Les chefs militaires "auront besoin de beaucoup de vérité et de courage, d'héroïsme et de détermination pour balayer tous les prédateurs invétérés de notre pays, corrompus et incompétents, qui ont accompagné les gouvernements de Sékou Touré, Lansana Conté, Moussa Dadis Camara et Alpha Condé, et qui se considèrent comme des éléments incontournables et inamovibles", déclare le cardinal guinéen.

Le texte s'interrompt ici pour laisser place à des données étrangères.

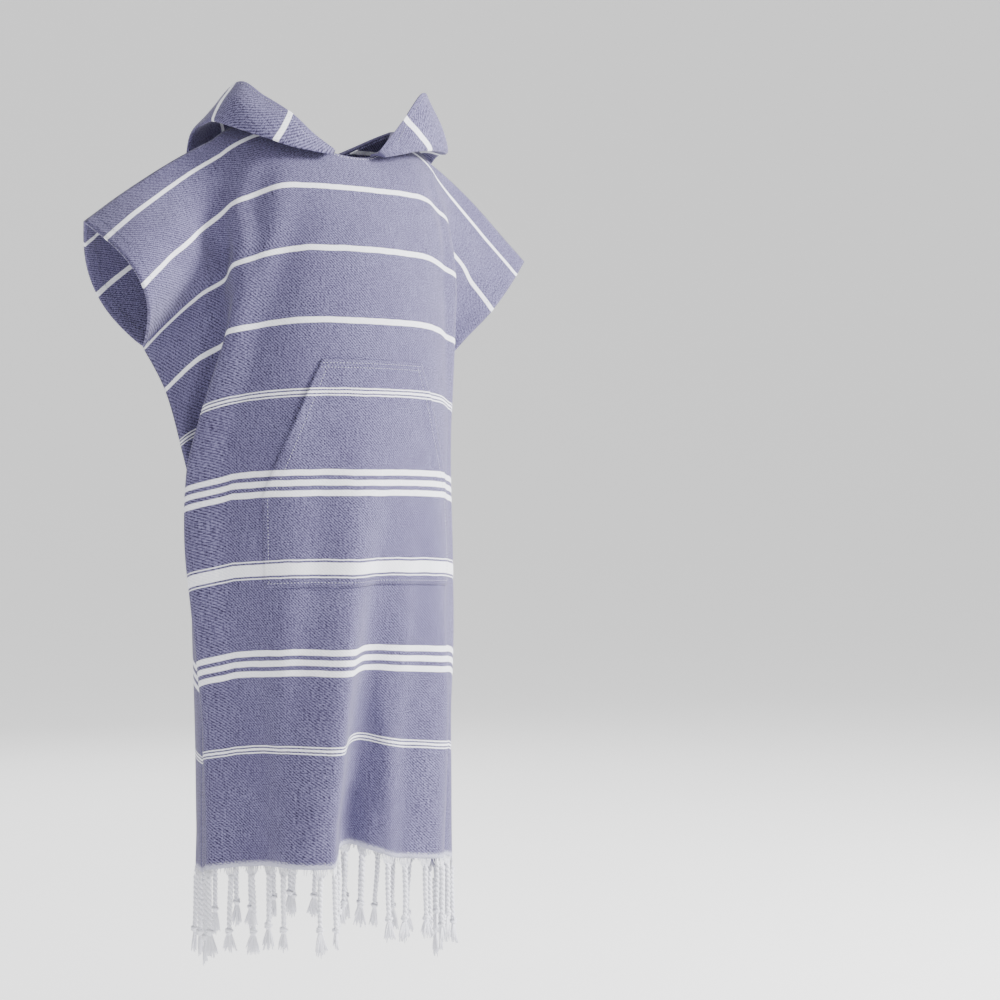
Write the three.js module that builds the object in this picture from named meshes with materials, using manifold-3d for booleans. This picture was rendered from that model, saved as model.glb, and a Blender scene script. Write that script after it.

Il exhorte les chefs militaires à "résister avec fermeté, sagesse et intelligence aux pressions de ceux dont le seul souci est de voir les processus politiques mis en œuvre le plus rapidement possible pour leurs intérêts égoïstes, et au détriment du peuple guinéen."

Avant d'envisager des élections présidentielles, le cardinal demande en outre aux chefs militaires de "jeter d'abord les bases d'une économie solide, d'une société unie, solidaire et capable de se développer par le travail."

Il appelle également les Guinéens qui ont acquis de hautes qualifications et des compétences professionnelles dans des structures internationales "à accepter de se donner la main, en oubliant leurs origines ethniques ou régionales, et à faire tous les sacrifices nécessaires pour sortir la Guinée de la catastrophe économique et des fractures sociales."

" J'implore le peuple de Guinée de changer radicalement de mentalité et d'habitudes et de se mettre au travail ", déclare le cardinal qui a servi dans les services du Vatican depuis 2001, et ajoute : " Je demande aux Guinéens de refuser qu'on les mette dans la rue pour manifester et s'inciter à tuer. ”

"Aucun gouvernement, aucun chef d'État, aucun leader politique ne vous apportera le bonheur sur un plateau d'or, sans votre travail réel et votre ferme détermination à sortir de la misère matérielle et morale", souligne le cardinal Sarah.